*PROVIDED MATERIAL:*

━━━━━━━━━━━━━━━━

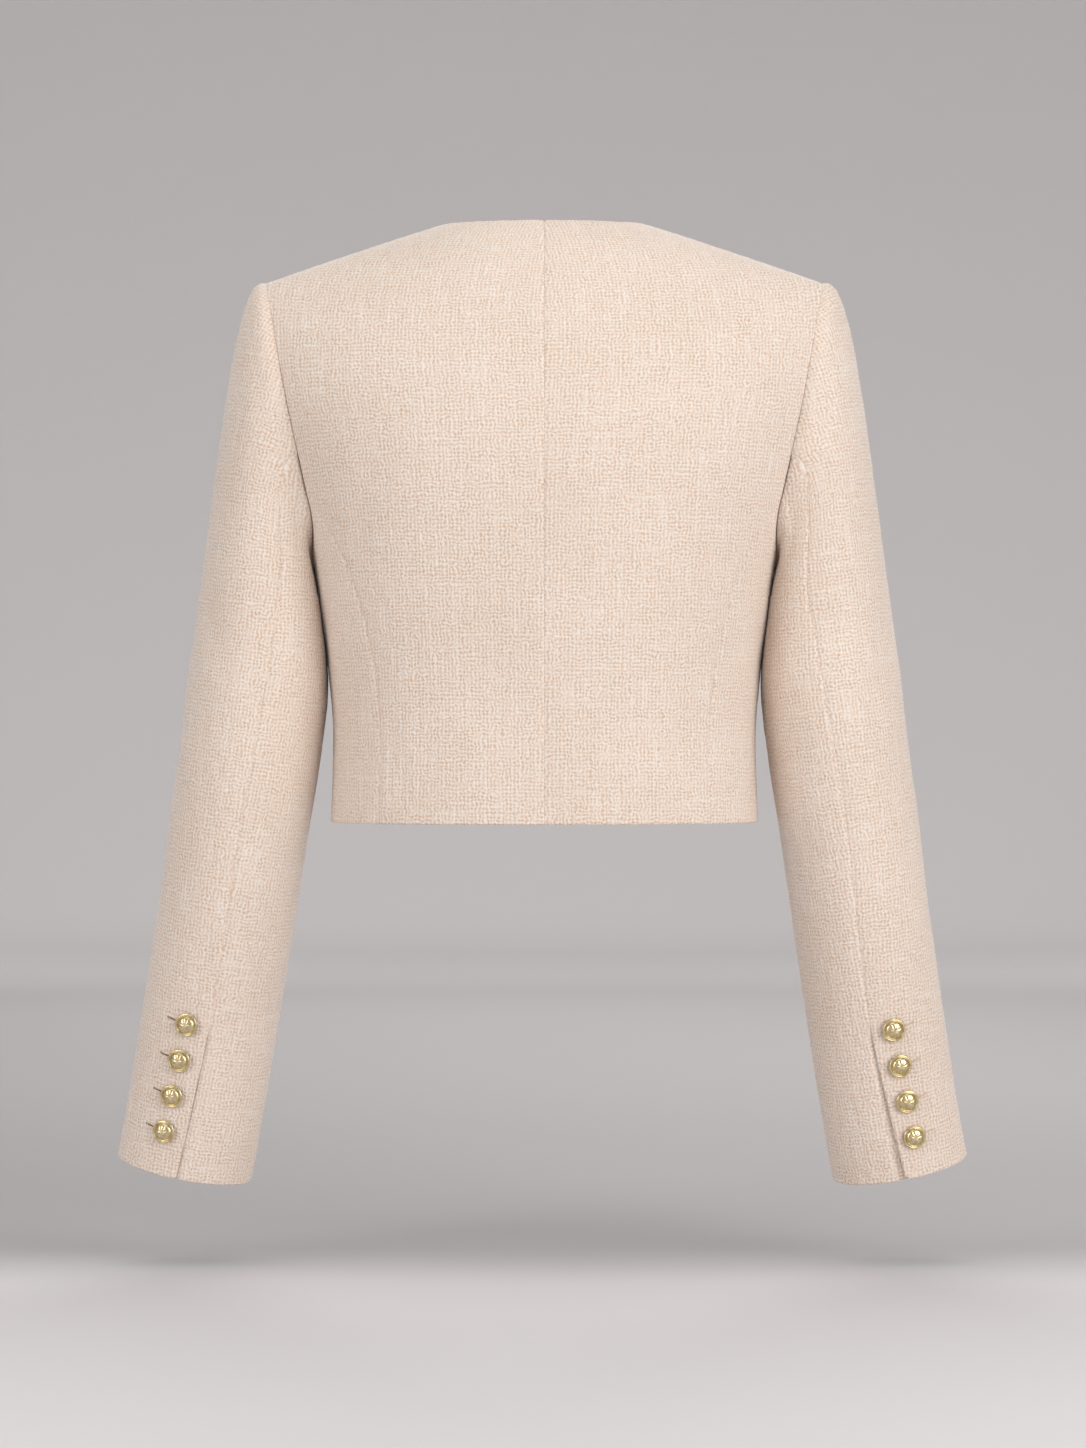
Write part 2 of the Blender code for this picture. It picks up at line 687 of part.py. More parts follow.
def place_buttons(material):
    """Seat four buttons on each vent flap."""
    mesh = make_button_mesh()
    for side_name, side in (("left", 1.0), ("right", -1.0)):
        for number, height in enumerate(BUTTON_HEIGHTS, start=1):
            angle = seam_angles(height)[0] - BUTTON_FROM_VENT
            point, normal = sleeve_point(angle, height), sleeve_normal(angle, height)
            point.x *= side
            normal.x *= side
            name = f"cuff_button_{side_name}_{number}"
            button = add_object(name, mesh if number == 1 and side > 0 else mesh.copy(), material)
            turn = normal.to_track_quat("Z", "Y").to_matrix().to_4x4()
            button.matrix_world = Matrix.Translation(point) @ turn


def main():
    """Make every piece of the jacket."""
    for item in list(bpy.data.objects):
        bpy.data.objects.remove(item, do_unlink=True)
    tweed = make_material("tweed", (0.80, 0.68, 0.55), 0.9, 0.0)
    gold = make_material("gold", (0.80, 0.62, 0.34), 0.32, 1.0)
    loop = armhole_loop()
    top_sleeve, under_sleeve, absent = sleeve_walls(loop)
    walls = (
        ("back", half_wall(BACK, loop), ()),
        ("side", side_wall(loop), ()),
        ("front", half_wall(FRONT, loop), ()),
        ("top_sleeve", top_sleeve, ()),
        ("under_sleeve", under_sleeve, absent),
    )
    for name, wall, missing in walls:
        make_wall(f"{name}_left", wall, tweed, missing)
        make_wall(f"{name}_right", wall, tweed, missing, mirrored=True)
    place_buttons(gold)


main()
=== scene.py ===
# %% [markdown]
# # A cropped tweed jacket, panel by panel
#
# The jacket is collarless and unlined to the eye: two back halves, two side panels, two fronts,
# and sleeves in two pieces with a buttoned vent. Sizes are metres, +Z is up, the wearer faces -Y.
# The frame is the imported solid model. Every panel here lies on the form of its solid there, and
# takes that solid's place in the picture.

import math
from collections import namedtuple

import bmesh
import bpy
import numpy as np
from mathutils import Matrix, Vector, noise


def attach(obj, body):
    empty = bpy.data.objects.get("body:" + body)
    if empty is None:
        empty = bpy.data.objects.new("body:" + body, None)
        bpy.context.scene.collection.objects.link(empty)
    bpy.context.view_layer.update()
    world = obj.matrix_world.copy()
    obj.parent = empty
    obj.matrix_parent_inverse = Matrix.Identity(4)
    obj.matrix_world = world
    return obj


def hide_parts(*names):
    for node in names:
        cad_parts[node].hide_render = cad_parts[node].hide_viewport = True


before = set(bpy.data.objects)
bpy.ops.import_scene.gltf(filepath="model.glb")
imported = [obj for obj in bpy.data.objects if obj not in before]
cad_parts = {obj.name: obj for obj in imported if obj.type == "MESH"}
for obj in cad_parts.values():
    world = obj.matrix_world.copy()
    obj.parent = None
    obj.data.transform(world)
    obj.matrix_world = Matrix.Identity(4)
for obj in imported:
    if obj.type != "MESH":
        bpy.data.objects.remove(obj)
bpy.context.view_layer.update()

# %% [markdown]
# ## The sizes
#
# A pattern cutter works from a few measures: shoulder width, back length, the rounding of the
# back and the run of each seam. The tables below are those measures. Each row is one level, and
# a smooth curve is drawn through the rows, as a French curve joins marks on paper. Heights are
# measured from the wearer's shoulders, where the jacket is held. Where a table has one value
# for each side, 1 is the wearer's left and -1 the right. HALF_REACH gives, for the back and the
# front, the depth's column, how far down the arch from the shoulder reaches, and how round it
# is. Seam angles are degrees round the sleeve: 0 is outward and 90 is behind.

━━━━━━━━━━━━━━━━

*GOAL OF THE EXERCISE:* Reproduce the full listing exactly.

*FULL RESPONSE:*
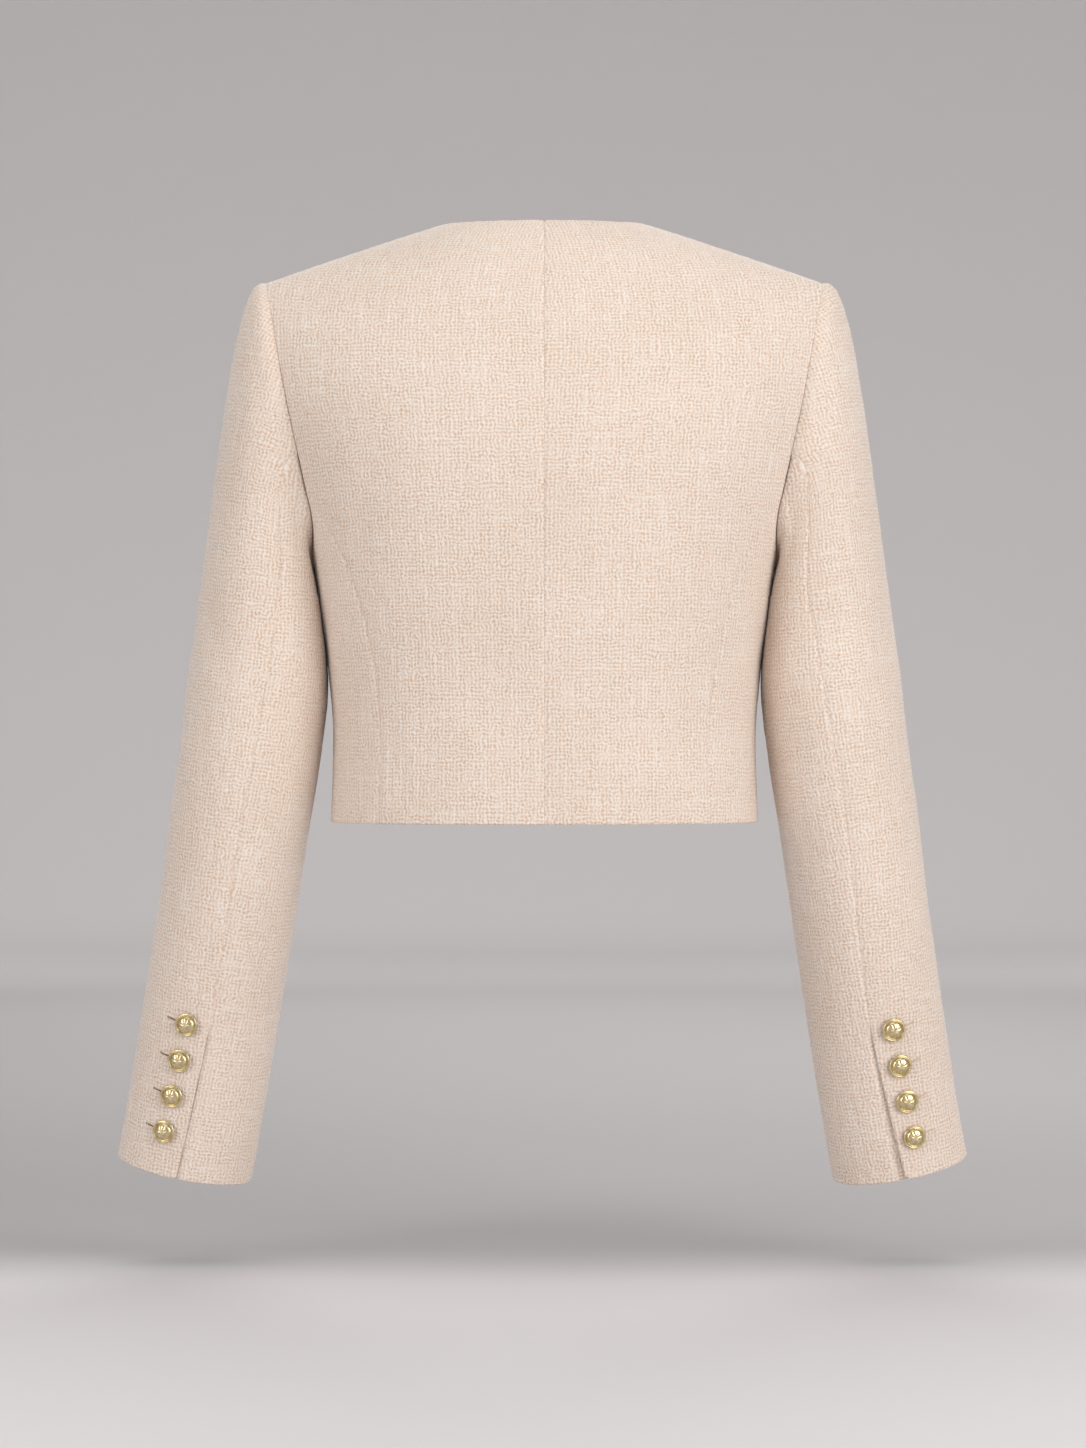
Write part 2 of the Blender code for this picture. It picks up at line 687 of part.py. More parts follow.
def place_buttons(material):
    """Seat four buttons on each vent flap."""
    mesh = make_button_mesh()
    for side_name, side in (("left", 1.0), ("right", -1.0)):
        for number, height in enumerate(BUTTON_HEIGHTS, start=1):
            angle = seam_angles(height)[0] - BUTTON_FROM_VENT
            point, normal = sleeve_point(angle, height), sleeve_normal(angle, height)
            point.x *= side
            normal.x *= side
            name = f"cuff_button_{side_name}_{number}"
            button = add_object(name, mesh if number == 1 and side > 0 else mesh.copy(), material)
            turn = normal.to_track_quat("Z", "Y").to_matrix().to_4x4()
            button.matrix_world = Matrix.Translation(point) @ turn


def main():
    """Make every piece of the jacket."""
    for item in list(bpy.data.objects):
        bpy.data.objects.remove(item, do_unlink=True)
    tweed = make_material("tweed", (0.80, 0.68, 0.55), 0.9, 0.0)
    gold = make_material("gold", (0.80, 0.62, 0.34), 0.32, 1.0)
    loop = armhole_loop()
    top_sleeve, under_sleeve, absent = sleeve_walls(loop)
    walls = (
        ("back", half_wall(BACK, loop), ()),
        ("side", side_wall(loop), ()),
        ("front", half_wall(FRONT, loop), ()),
        ("top_sleeve", top_sleeve, ()),
        ("under_sleeve", under_sleeve, absent),
    )
    for name, wall, missing in walls:
        make_wall(f"{name}_left", wall, tweed, missing)
        make_wall(f"{name}_right", wall, tweed, missing, mirrored=True)
    place_buttons(gold)


main()
=== scene.py ===
# %% [markdown]
# # A cropped tweed jacket, panel by panel
#
# The jacket is collarless and unlined to the eye: two back halves, two side panels, two fronts,
# and sleeves in two pieces with a buttoned vent. Sizes are metres, +Z is up, the wearer faces -Y.
# The frame is the imported solid model. Every panel here lies on the form of its solid there, and
# takes that solid's place in the picture.

import math
from collections import namedtuple

import bmesh
import bpy
import numpy as np
from mathutils import Matrix, Vector, noise


def attach(obj, body):
    empty = bpy.data.objects.get("body:" + body)
    if empty is None:
        empty = bpy.data.objects.new("body:" + body, None)
        bpy.context.scene.collection.objects.link(empty)
    bpy.context.view_layer.update()
    world = obj.matrix_world.copy()
    obj.parent = empty
    obj.matrix_parent_inverse = Matrix.Identity(4)
    obj.matrix_world = world
    return obj


def hide_parts(*names):
    for node in names:
        cad_parts[node].hide_render = cad_parts[node].hide_viewport = True


before = set(bpy.data.objects)
bpy.ops.import_scene.gltf(filepath="model.glb")
imported = [obj for obj in bpy.data.objects if obj not in before]
cad_parts = {obj.name: obj for obj in imported if obj.type == "MESH"}
for obj in cad_parts.values():
    world = obj.matrix_world.copy()
    obj.parent = None
    obj.data.transform(world)
    obj.matrix_world = Matrix.Identity(4)
for obj in imported:
    if obj.type != "MESH":
        bpy.data.objects.remove(obj)
bpy.context.view_layer.update()

# %% [markdown]
# ## The sizes
#
# A pattern cutter works from a few measures: shoulder width, back length, the rounding of the
# back and the run of each seam. The tables below are those measures. Each row is one level, and
# a smooth curve is drawn through the rows, as a French curve joins marks on paper. Heights are
# measured from the wearer's shoulders, where the jacket is held. Where a table has one value
# for each side, 1 is the wearer's left and -1 the right. HALF_REACH gives, for the back and the
# front, the depth's column, how far down the arch from the shoulder reaches, and how round it
# is. Seam angles are degrees round the sleeve: 0 is outward and 90 is behind.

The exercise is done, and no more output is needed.